Alcohol help

Hi, 

I’m looking for help to stop using alcohol as a coping mechanism. I have done this for years but only following my diagnosis have I begun to understand why I depend on it so much. I have tried and tried over the years to reduce my intake or to stop drinking altogether but it is as though the bottle always has the final say. 
I don’t drink every evening, but when I do it’s always too much. I’m burnt out by the time I get home and I feel like I have to pour myself a glass just to relax. I’m so ashamed and so desperate. 
I don’t want to drink anymore. Does anyone have any experience with this or know how I might find support that might help me to find a better way of coping? 

I haven’t accessed any kind of support since I was diagnosed, I’m not even sure what is out there. I haven’t talked to my family about ASD or alcohol - I’ve always been very private and worried that being open about my mental health will damage the relationships I have tried so hard to maintain over the years. My mum, my sister and my husband know I have ASD, but I don’t talk about it because I don’t want to seem like I’m focusing on myself too much. I’m rarely ever comfortable around anyone & I really wanted that to change, I wanted to see if I could finally be myself and let my guard down, so I tested the water by talking to my sister in law, but she immediately rejected my diagnosis, instead suggesting that I was probably a bit depressed rather than autistic! It really knocked my confidence, so I’m still hiding myself even with my close family. It’s exhausting, and lonely. 

I don’t know what to do, but I know that drinking isn’t the answer. 
Reaching out here because I can hide in anonymity while I admit just how desperate I really am.  

  • Hello, 

    it funny I clicked on your post I feel like we are in the same boat. I live in supported accommodation and sometimes people will put me down and judge me as a person who is making lots of excuses so I get how hard it must feel for you.  They haven't walked in my shoes, so they don't know how hard it feels and vise versa. I think the best advice for you is know you're not alone and clearly, you're not because you have had all these replies from people who are trying to help you. It can feel like that at times but deep down you're not. 

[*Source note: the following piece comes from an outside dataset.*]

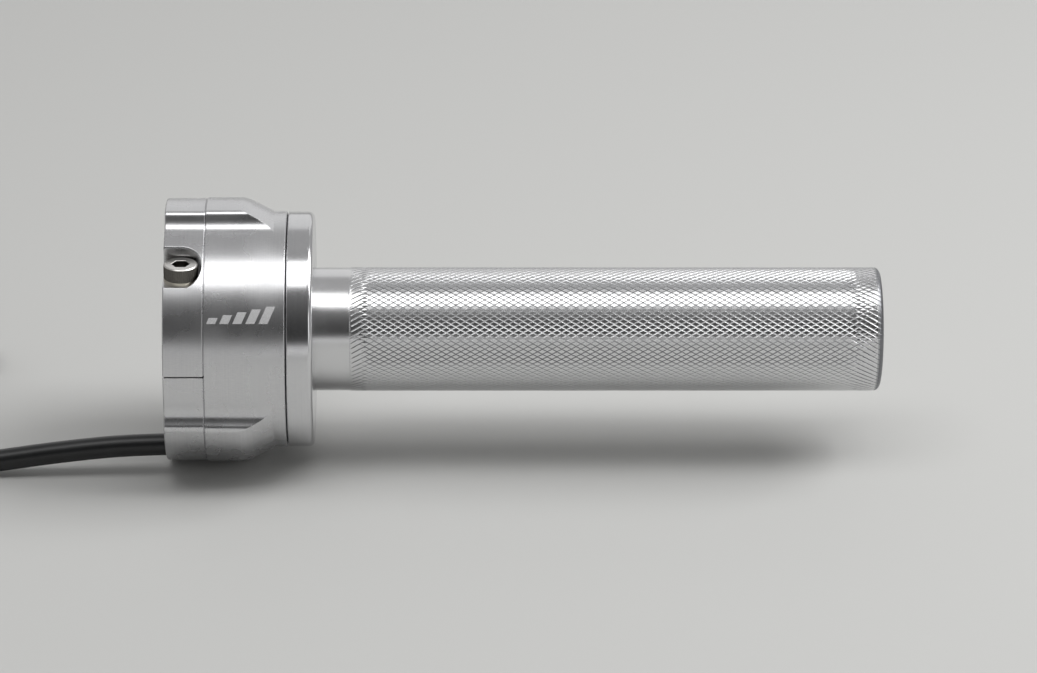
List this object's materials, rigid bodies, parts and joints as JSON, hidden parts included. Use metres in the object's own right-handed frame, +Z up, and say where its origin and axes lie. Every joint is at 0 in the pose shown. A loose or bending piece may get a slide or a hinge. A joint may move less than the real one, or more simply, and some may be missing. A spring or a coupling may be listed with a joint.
{
  "type": "throttle grip",
  "caption": "Twist throttle grip for a motorcycle: split bar clamp, lobed sensor housing, flange ring and long diamond-knurled metal twist tube, with a sensor lead.",
  "frame": {"origin": "on the handlebar's axis, in the plane of the clamp's outer (inboard) face", "axes": "+X along the handlebar from the clamp to the grip's outer end (the rider's right); +Y forward; +Z up, square to the clamp's split"},
  "size_m": [0.3158, 0.0859, 0.066],
  "materials": {
    "machined_aluminium": "turned and fine-milled, bright satin, clear anodised",
    "knurled_aluminium": "diamond knurled, bright satin",
    "stainless_steel": "bright stainless screws",
    "spring_steel": "oiled spring steel",
    "bearing_steel": "ground and polished",
    "brass_cage": "pressed brass",
    "felt": "dense wool felt",
    "black_plastic": "moulded, fine matt",
    "white_plastic": "acetal, turned",
    "circuit_board": "solder mask",
    "magnet_plating": "nickel plated",
    "wire_insulation": "smooth insulation",
    "rubber": "soft matt",
    "cable_jacket": "smooth satin jacket"
  },
  "bodies": {
    "housing": {"main_housing": "machined_aluminium", "clamp_base": "machined_aluminium", "clamp_cap": "machined_aluminium", "clamp_screws": "stainless_steel", "lock_washers": "stainless_steel", "base_screws": "stainless_steel", "felt_seal": "felt", "outer_race_spacer": "machined_aluminium", "hub_circlip": "spring_steel", "return_spring": "spring_steel", "sensor_board": "circuit_board", "hall_sensors": "black_plastic", "sensor_wires": "wire_insulation", "cable_grommet": "rubber", "sensor_cable": "cable_jacket", "cable_tail": "cable_jacket", "cable_coil": "cable_jacket", "plug_boot": "rubber", "plug_body": "black_plastic", "inboard_outer_race": "bearing_steel", "outboard_outer_race": "bearing_steel"},
    "twist_grip": {"throttle_tube": "knurled_aluminium", "twist_flange": "machined_aluminium", "magnet_carrier": "black_plastic", "carrier_screws": "stainless_steel", "sensor_magnets": "magnet_plating", "inner_bush": "white_plastic", "end_bush": "white_plastic", "inboard_inner_race": "bearing_steel", "outboard_inner_race": "bearing_steel", "inner_race_spacer": "machined_aluminium", "shaft_circlip": "spring_steel"},
    "bearing_balls": {"inboard_balls": "bearing_steel", "outboard_balls": "bearing_steel", "inboard_ball_cage": "brass_cage", "outboard_ball_cage": "brass_cage"}
  },
  "joints": [
    {"name": "throttle_twist", "type": "hinge", "parent": "housing", "child": "twist_grip", "pos_m": [0, 0, 0], "axis": [1, 0, 0], "range_deg": [0, 70], "stiffness_Nm_per_rad": 0.25, "springref_deg": -28.65, "deforming": ["return_spring"]},
    {"name": "ball_orbit", "type": "hinge", "parent": "housing", "child": "bearing_balls", "pos_m": [0, 0, 0], "axis": [1, 0, 0], "range_deg": [0, 33.1]}
  ],
  "couplings": [
    {"joint": "ball_orbit", "follows": "throttle_twist", "ratio": 0.4716}
  ]
}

    When it comes to family it is very hard as well, I feel like my family don't take me seriously or at times back off or widraw themselves from me. I guess this is their problem and not mine but at the same time I think just by being more kind to yourself and accepting that this is the situation you're in it might reduce the depressive thoughts and anxiety. 

  • This is a big question and a big subject and it's something a lot of us (me included) struggle with and have to work hard every day to maintain.

    Three small practical things that have made a big difference in my life:

    - Have a few allocated days a week off the booze - it will lower your tolerance and slowly reduce the amount you need to get the same effect. If you fall off that schedule, that's OK - just try to get back on to the schedule as quickly as you can.

    - Look at some of the non-alcoholic beverages available now - that will still allow you the routine of having a drink but without the alcohol and the damage. There's loads of good options for beer and spirits. drydrinker.com is our fave.

    - Start counting the calories of what you drink and see how that stacks up compared to your suggested daily calorie count. There's apps to help make that easy. I was shocked by this.

    I hope some of this helps. Good luck.